NROSH data is only geocoded at the postcode level. There may be tens of addresses at an individual postcode or just one. At the outset I treated all postcodes equally ignoring the number of addresses. I was mainly concerned to aggregate them into coherent clusters. I grabbed some code from a GIS StackOverflow question & tweaked it very lightly:
SELECT row_number() over () AS id,
gc AS geom_collection,
ST_Centroid(gc) AS centroid,
ST_MinimumBoundingCircle(gc) AS circle,
sqrt(ST_Area(ST_MinimumBoundingCircle(gc)) / pi()) AS radius
SELECT unnest(ST_ClusterWithin(geom, 100)) gc
To my mind ST_ClusterWithin
is still rather like magic. It groups individual postcodes which are within (in the example) 100 metres of each other. It returns all the clusters in an array, so this needs to be unnested to get each cluster. It is an aggregate function so other columns can be used for clustering (for instance local authority might have been a useful one if I'd included it in the imported data).
I initially experimented with NG8 postcodes: this area of Nottingham (see my last post
) has many council estates built between the early 1920s to the 1970s (see Municipal Dreams blog
for details). Trying with various distances for clustering I found 150 m worked pretty well. In London, and possibly other large cities with many postcodes on a road, this was too high.
The cluster itself is a geometry collection of the original points. It is therefore trivial to calculate a hull for the collection. Fortunately these days ST_ConcaveHull does not break with target percents of less than 99%, and it produced sensible results.
|Odd-shaped polygons for Irby on the Wirral. Individual postcodes only have a few NROSH entries. Presumably both roads around the school were built as council housing, but most have now become privately owned.|
I extended the code to the entire data set. I soon realised that it was excluding areas of social housing sharing a single postcode. As there are some interesting examples
of rural council housing I wanted them in the overall data set too.
My solution was simple: instead of using points I buffered them by 10 metres. This simply ensures that no data gets thrown away in subsequent steps. It does not mean that one gets a very accurate polygon when there are a very small number of postcodes in the cluster (less than 5 perhaps). If actual geocoded addresses are available then it will be possible to produce more accurate polygons. I haven't tested this, but this should be possible for any local authority where a decent number of addresses are mapped on OSM. In my local path there are several areas of Nottingham, Gedling, Broxtowe and Erewash which meet this requirement.

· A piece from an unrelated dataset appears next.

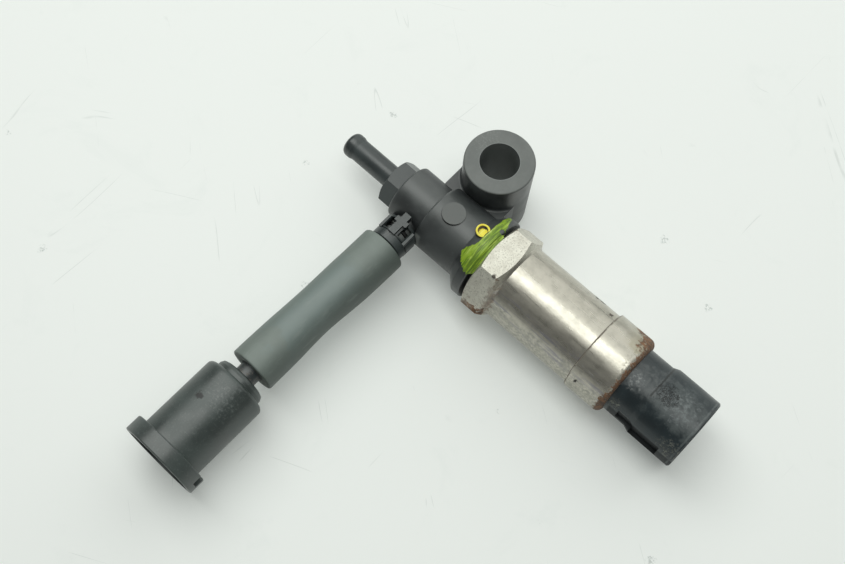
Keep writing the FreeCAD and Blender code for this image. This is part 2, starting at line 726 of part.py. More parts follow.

Overview of the Resultant Data
See full screen
Throughout the Midlands, North-west England and parts of East Anglia the data looks pretty sensible. In general I've looked at places I know and checked that the edges of the polygons accord with what I know of housing patterns in those areas. For now I've tried to put a sample area for Notts, Derbys up on umap
|Hampton, Hanworth & Teddington area of SW London.|
In general this is a pretty prosperous part of London. It does pick out some areas of social housing (e.g., near Apex Corner (A312/A junction), but the notion that most of Teddington is social housing is absurd. The 2015 Index of Multiple Deprivation gives a better picture of this area. See additional notes at the foot of the blog.
|NW1 postcode. 150 m clusters with 100 m clusters overlaid.|
Reducing the cluster distance to 100 m greatly improves the elimination of false positives. Places like the Ossulston Estate between Euston & the British Library show clearly. I'm less convinced that this does not result in many false negatives
I have not scrutinised everywhere, but a few obvious oddities I've noticed:
- Sheffield & Redditch seem to be data deficient.
- Areas in London are far too large to be usable, and even reducing the clustering distance does not make a massive difference (see images & commentary in the captions above).
The data is quite large so I havent yet been able to publish it somewhere readily accessible. In the meantime I can share it in various geoformats if you are interested. There's also scope to use IMD & the housing age stats to separate things out a bit more, but I'm just as interested in places which are now predominantly privately owned, but were built as social housing.
I hope this data can be used for various things. In particular, I have long been interested in the possibility of finding Radburn layouts
using OSM data. (Ian Waites has more
on these estates). A reduction in the total areas to search is always valuable. I'm sure other uses will occur to both social historians, and mappers. On the technical side I hope this might also provoke others to explore the potential for clustering in PostGIS: there's lot to learn.
Further Notes on Hanworth, Hampton & Teddington
I looked at this area because I lived in three places here during the 1980s and 1990s.
Hanworth, the area in the London Borough of Hounslow had a lot of social housing, especially north of the Great Chertsey Road. S of the road housing was extremely mixed with small private speculative developments, older properties, infill, fields with horses grazing and so on. I bought a house in this area in 1986 which was built in the 1960s. Today this property appears in the NROSH data, so it has moved from the private to the social sector in the past 25 years. We bought it because the location was convenient (I used public transport and caught the bus at Apex Corner) and the house had been extended and was larger than equivalent properties we had looked at. It was sold in the early-1990s to an family of South Asian heritage, who probably bought it for similar reasons.
Further south is the Hampton Nurserylands Estate. In the 1980s this was full of young professionals, many with young children. However, it changed demographically rather quickly. Many of the original buyers moved out to bigger houses within 2-3 years, and were replaced by older less-prosperous families. I remember looking at a flat here in 1993 and being staggered how much the area had changed in 3-4 years. The houses on the W side of Oak Avenue were social housing in the 1980s. Clearly these changes have continued.
I can't really explain how Teddington has so many social housing postcodes. It is really one of the most prosperous places in Britain.